WHAT YOU HAVE TO DO
Copy the data word for word, keeping every line.

SUPPLIED MATERIAL
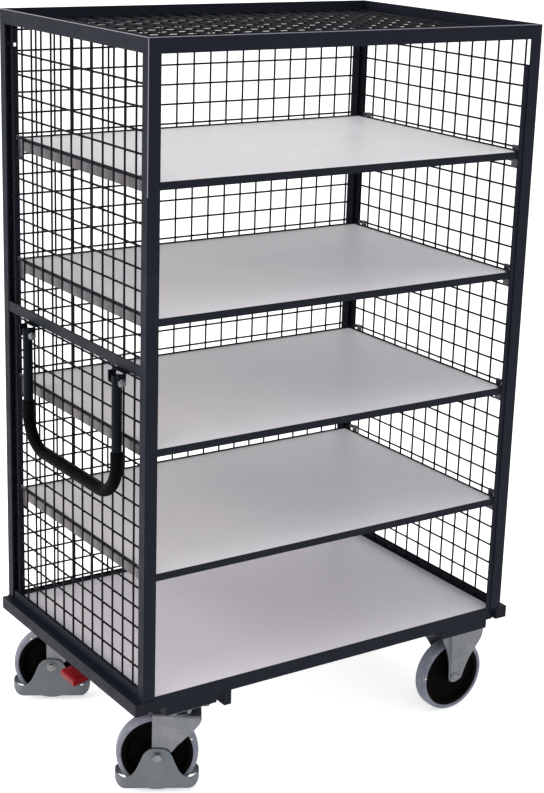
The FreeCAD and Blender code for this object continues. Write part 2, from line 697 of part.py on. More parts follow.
def swivel_fork():
    """A pressed fork: a crown with a race cup, and two legs that flare towards the pivot."""
    sheet_t, inside = size("fork_sheet"), size("fork_inside") / 2
    top, trail, axle_z = size("crown_top"), size("trail"), size("wheel") / 2
    outside = inside + sheet_t
    crease, nose, flare = -33.0, 48.0, 13.0
    tail = -trail - 13
    plan = [(tail, inside), (crease, inside), (nose, inside + flare),
            (nose, outside + flare), (crease, outside), (tail, outside)]
    leg = prism([Vector(x, y, axle_z - 20) for x, y in plan], top - axle_z + 20, UP)
    legs = leg.fuse(leg.mirror(Vector(), ALONG_Y))
    side = [(tail, top), (tail, axle_z), (tail, axle_z - 20), (-trail, axle_z - 20),
            (-trail + 9.2, axle_z - 9.2), (-22, axle_z + 9), (38, top - 34), (nose, top - 18),
            (nose, top)]
    profile = prism([Vector(x, -60, z) for x, z in side], 120, ALONG_Y)
    legs = legs.common(profile)
    foot_cut = prism([Vector(x, -60, z) for x, z in
                      ((tail - 1, axle_z), (-trail + 9.2, axle_z), (-trail + 9.2, axle_z - 21),
                       (tail - 1, axle_z - 21))], 120, ALONG_Y)
    foot = Part.makeCylinder(13, 120, Vector(-trail, -60, axle_z), ALONG_Y)
    legs = legs.cut(foot_cut.cut(foot))
    crown_plan = [(tail, -outside), (crease, -outside), (nose, -outside - flare),
                  (nose, outside + flare), (crease, outside), (tail, outside)]
    crown = prism([Vector(x, y, top - 5) for x, y in crown_plan], 5, UP)
    radius = size("pivot_head") / 2
    cup = Part.makeCylinder(radius + 5, 2, Vector(0, 0, top))
    cup = cup.cut(Part.makeCylinder(radius + 0.5, 2, Vector(0, 0, top)))
    fork = crown.multiFuse([legs, cup])
    fork = fork.cut(Part.makeCylinder(5.5, 10, Vector(0, 0, top - 7)))
    axle = Part.makeCylinder(size("axle") / 2, 120, Vector(-trail, -60, axle_z), ALONG_Y)
    return fork.cut(axle).removeSplitter()


def fixed_fork():
    """A rigid fork: its plate and two tapered legs, whose side wings flare out to the plate."""
    sheet_t, inside = size("fork_sheet"), size("fork_inside") / 2
    axle_z = size("wheel") / 2
    top = size("caster_height") - size("plate_thick")
    flat, edge = 18.0, 68.0
    flare = size("plate_wide") / 2 - sheet_t - inside
    plan = [(-edge, inside + flare), (-flat, inside), (flat, inside), (edge, inside + flare),
            (edge, inside + flare + sheet_t), (flat, inside + sheet_t),
            (-flat, inside + sheet_t), (-edge, inside + flare + sheet_t)]
    leg = prism([Vector(x, y, axle_z - 20) for x, y in plan], top - axle_z + 20, UP)
    legs = leg.fuse(leg.mirror(Vector(), ALONG_Y))
    outline = [(edge, top), (66, top - 14), (54, axle_z + 88), (42, axle_z + 63),
               (32, axle_z + 37), (25, axle_z + 13), (22, axle_z), (19, axle_z - 8),
               (12, axle_z - 14), (0, axle_z - 17), (-12, axle_z - 14), (-19, axle_z - 8),
               (-22, axle_z), (-22, axle_z + 13), (-24, axle_z + 37), (-31, axle_z + 63),
               (-43, axle_z + 88), (-60, top - 18), (-67, top - 2), (-edge, top)]
    profile = prism([Vector(x, -60, z) for x, z in outline], 120, ALONG_Y)
    plate_part = top_plate(size("fixed_plate"), "fixed_bolts")
    fork = plate_part.fuse(legs.common(profile))
    axle = Part.makeCylinder(size("axle") / 2, 120, Vector(0, -60, axle_z), ALONG_Y)
    return fork.cut(axle).removeSplitter()


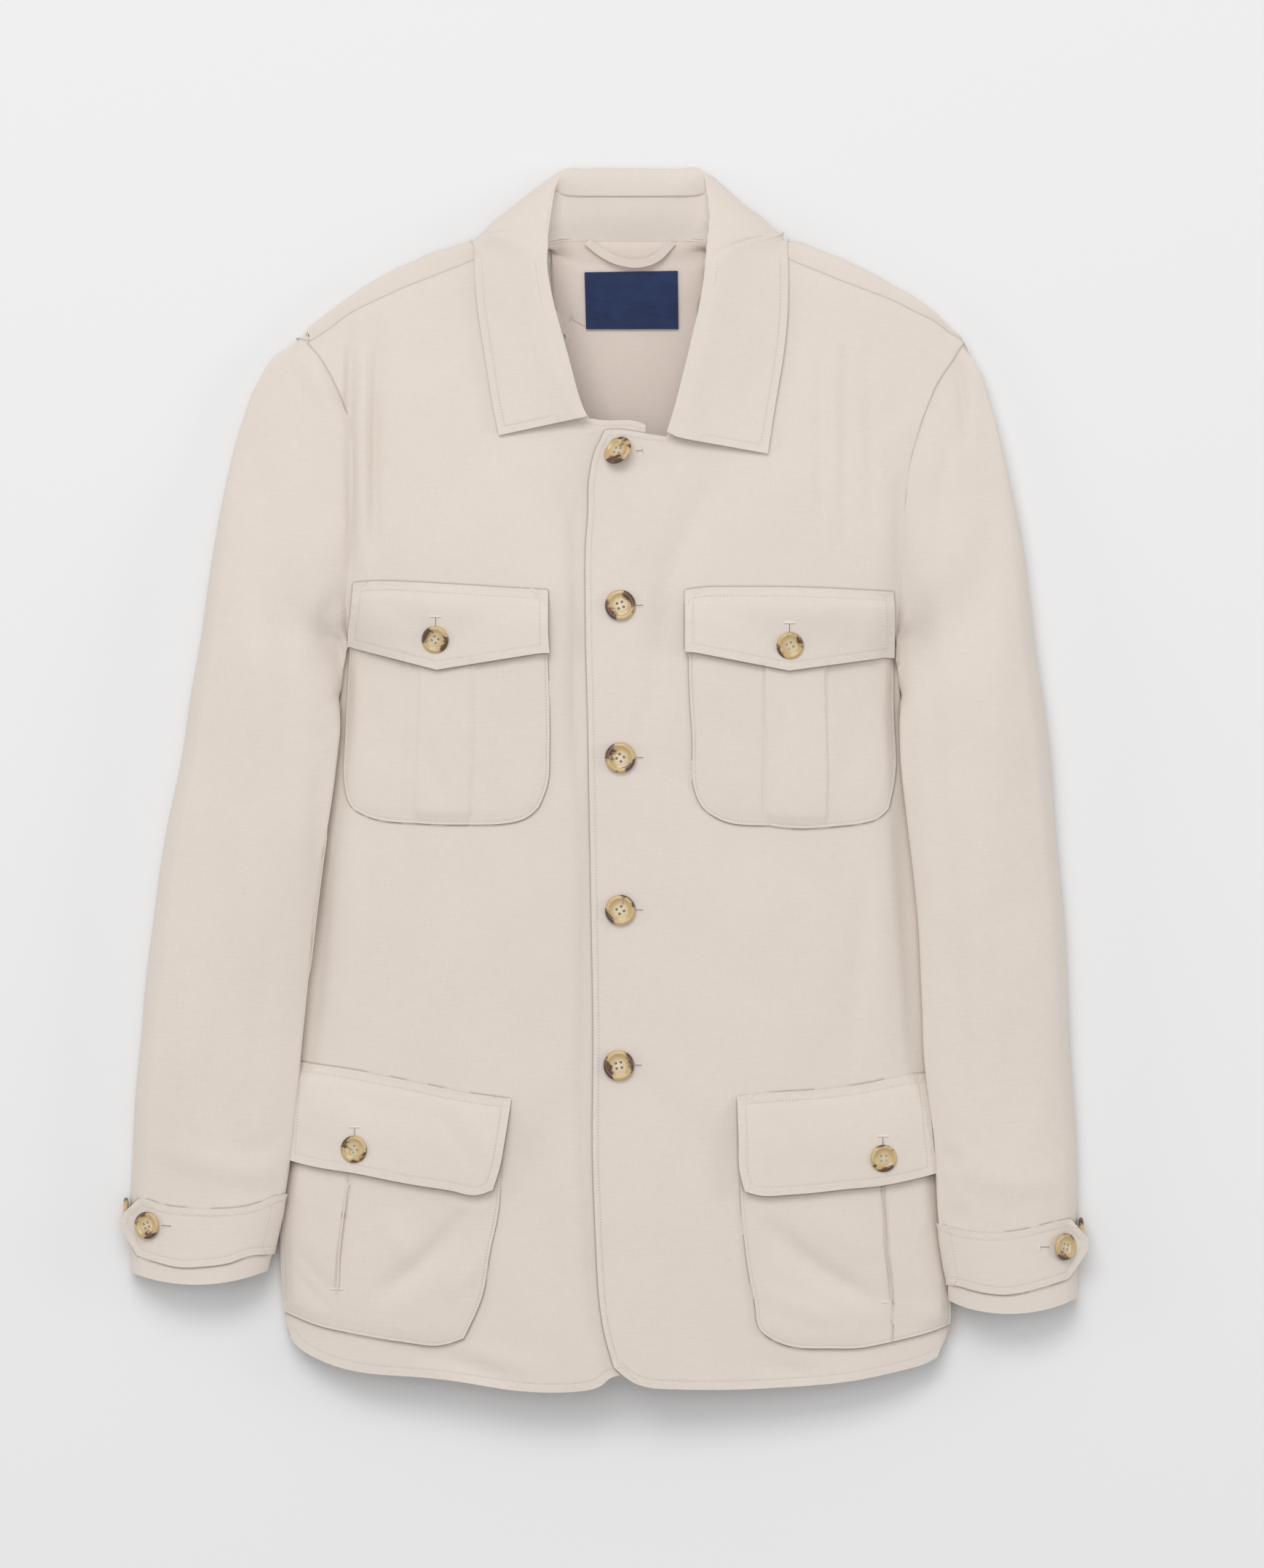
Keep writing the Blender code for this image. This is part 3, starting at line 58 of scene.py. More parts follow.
# Pieces of cloth: node, rounds of subdivision, wall kept, thickness, cut width and length
PANELS = (
    ("front_right", 3, "up", PANEL, 262, 800),
    ("front_left", 3, "up", PANEL, 262, 800),
    ("back", 2, "down", PANEL, 520, 800),
    ("sleeve_right", 3, "wide", PANEL, 330, 690),
    ("sleeve_left", 3, "wide", PANEL, 330, 690),
    ("collar_stand", 3, "up", PANEL, 240, 30),
    ("collar_fall", 3, "up", COLLAR, 560, 130),
)
POCKETS = (
    ("chest_pocket_right", 3, "up", PANEL, 138, 150),
    ("chest_pocket_left", 3, "up", PANEL, 142, 150),
    ("hip_pocket_right", 3, "up", PANEL, 150, 150),
    ("hip_pocket_left", 3, "up", PANEL, 142, 150),
)
FLAPS = (
    ("chest_flap_right", 3, "up", PANEL, 138, 62),
    ("chest_flap_left", 3, "up", PANEL, 142, 60),
    ("hip_flap_right", 3, "up", PANEL, 146, 78),
    ("hip_flap_left", 3, "up", PANEL, 134, 80),
)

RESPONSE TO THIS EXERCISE
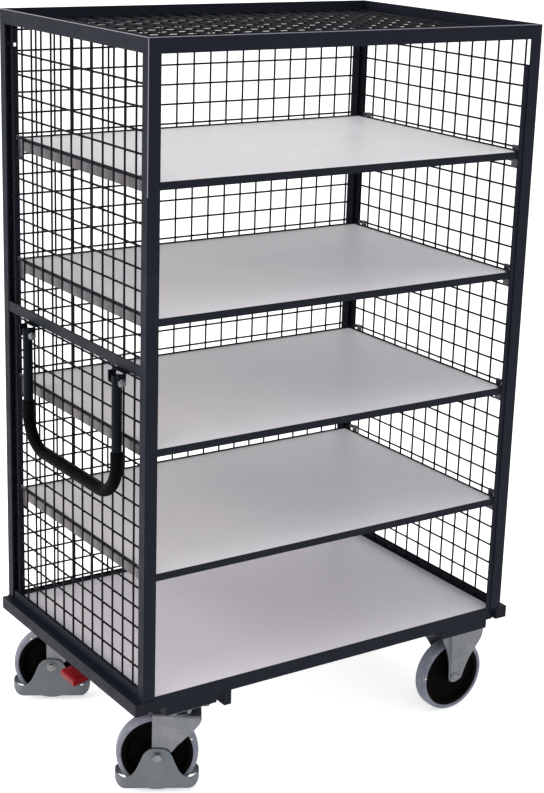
The FreeCAD and Blender code for this object continues. Write part 2, from line 697 of part.py on. More parts follow.
def swivel_fork():
    """A pressed fork: a crown with a race cup, and two legs that flare towards the pivot."""
    sheet_t, inside = size("fork_sheet"), size("fork_inside") / 2
    top, trail, axle_z = size("crown_top"), size("trail"), size("wheel") / 2
    outside = inside + sheet_t
    crease, nose, flare = -33.0, 48.0, 13.0
    tail = -trail - 13
    plan = [(tail, inside), (crease, inside), (nose, inside + flare),
            (nose, outside + flare), (crease, outside), (tail, outside)]
    leg = prism([Vector(x, y, axle_z - 20) for x, y in plan], top - axle_z + 20, UP)
    legs = leg.fuse(leg.mirror(Vector(), ALONG_Y))
    side = [(tail, top), (tail, axle_z), (tail, axle_z - 20), (-trail, axle_z - 20),
            (-trail + 9.2, axle_z - 9.2), (-22, axle_z + 9), (38, top - 34), (nose, top - 18),
            (nose, top)]
    profile = prism([Vector(x, -60, z) for x, z in side], 120, ALONG_Y)
    legs = legs.common(profile)
    foot_cut = prism([Vector(x, -60, z) for x, z in
                      ((tail - 1, axle_z), (-trail + 9.2, axle_z), (-trail + 9.2, axle_z - 21),
                       (tail - 1, axle_z - 21))], 120, ALONG_Y)
    foot = Part.makeCylinder(13, 120, Vector(-trail, -60, axle_z), ALONG_Y)
    legs = legs.cut(foot_cut.cut(foot))
    crown_plan = [(tail, -outside), (crease, -outside), (nose, -outside - flare),
                  (nose, outside + flare), (crease, outside), (tail, outside)]
    crown = prism([Vector(x, y, top - 5) for x, y in crown_plan], 5, UP)
    radius = size("pivot_head") / 2
    cup = Part.makeCylinder(radius + 5, 2, Vector(0, 0, top))
    cup = cup.cut(Part.makeCylinder(radius + 0.5, 2, Vector(0, 0, top)))
    fork = crown.multiFuse([legs, cup])
    fork = fork.cut(Part.makeCylinder(5.5, 10, Vector(0, 0, top - 7)))
    axle = Part.makeCylinder(size("axle") / 2, 120, Vector(-trail, -60, axle_z), ALONG_Y)
    return fork.cut(axle).removeSplitter()


def fixed_fork():
    """A rigid fork: its plate and two tapered legs, whose side wings flare out to the plate."""
    sheet_t, inside = size("fork_sheet"), size("fork_inside") / 2
    axle_z = size("wheel") / 2
    top = size("caster_height") - size("plate_thick")
    flat, edge = 18.0, 68.0
    flare = size("plate_wide") / 2 - sheet_t - inside
    plan = [(-edge, inside + flare), (-flat, inside), (flat, inside), (edge, inside + flare),
            (edge, inside + flare + sheet_t), (flat, inside + sheet_t),
            (-flat, inside + sheet_t), (-edge, inside + flare + sheet_t)]
    leg = prism([Vector(x, y, axle_z - 20) for x, y in plan], top - axle_z + 20, UP)
    legs = leg.fuse(leg.mirror(Vector(), ALONG_Y))
    outline = [(edge, top), (66, top - 14), (54, axle_z + 88), (42, axle_z + 63),
               (32, axle_z + 37), (25, axle_z + 13), (22, axle_z), (19, axle_z - 8),
               (12, axle_z - 14), (0, axle_z - 17), (-12, axle_z - 14), (-19, axle_z - 8),
               (-22, axle_z), (-22, axle_z + 13), (-24, axle_z + 37), (-31, axle_z + 63),
               (-43, axle_z + 88), (-60, top - 18), (-67, top - 2), (-edge, top)]
    profile = prism([Vector(x, -60, z) for x, z in outline], 120, ALONG_Y)
    plate_part = top_plate(size("fixed_plate"), "fixed_bolts")
    fork = plate_part.fuse(legs.common(profile))
    axle = Part.makeCylinder(size("axle") / 2, 120, Vector(0, -60, axle_z), ALONG_Y)
    return fork.cut(axle).removeSplitter()


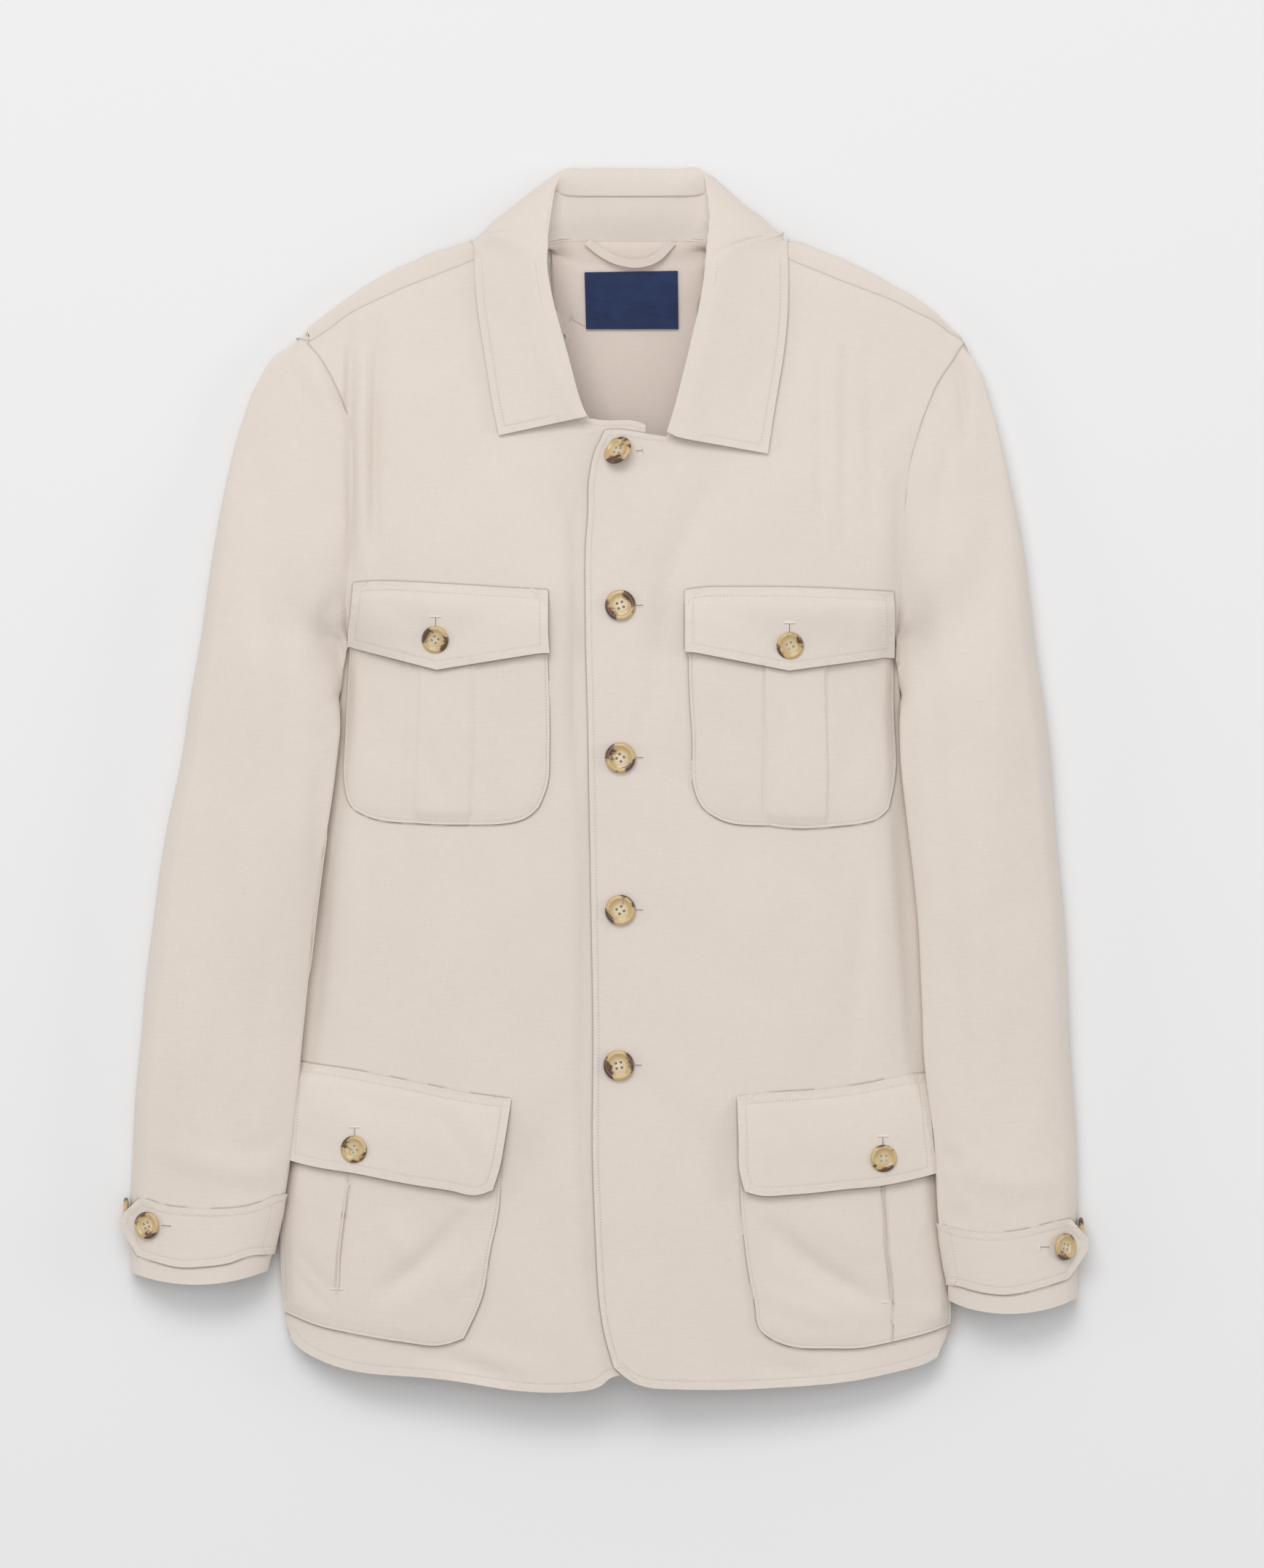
Keep writing the Blender code for this image. This is part 3, starting at line 58 of scene.py. More parts follow.
# Pieces of cloth: node, rounds of subdivision, wall kept, thickness, cut width and length
PANELS = (
    ("front_right", 3, "up", PANEL, 262, 800),
    ("front_left", 3, "up", PANEL, 262, 800),
    ("back", 2, "down", PANEL, 520, 800),
    ("sleeve_right", 3, "wide", PANEL, 330, 690),
    ("sleeve_left", 3, "wide", PANEL, 330, 690),
    ("collar_stand", 3, "up", PANEL, 240, 30),
    ("collar_fall", 3, "up", COLLAR, 560, 130),
)
POCKETS = (
    ("chest_pocket_right", 3, "up", PANEL, 138, 150),
    ("chest_pocket_left", 3, "up", PANEL, 142, 150),
    ("hip_pocket_right", 3, "up", PANEL, 150, 150),
    ("hip_pocket_left", 3, "up", PANEL, 142, 150),
)
FLAPS = (
    ("chest_flap_right", 3, "up", PANEL, 138, 62),
    ("chest_flap_left", 3, "up", PANEL, 142, 60),
    ("hip_flap_right", 3, "up", PANEL, 146, 78),
    ("hip_flap_left", 3, "up", PANEL, 134, 80),
)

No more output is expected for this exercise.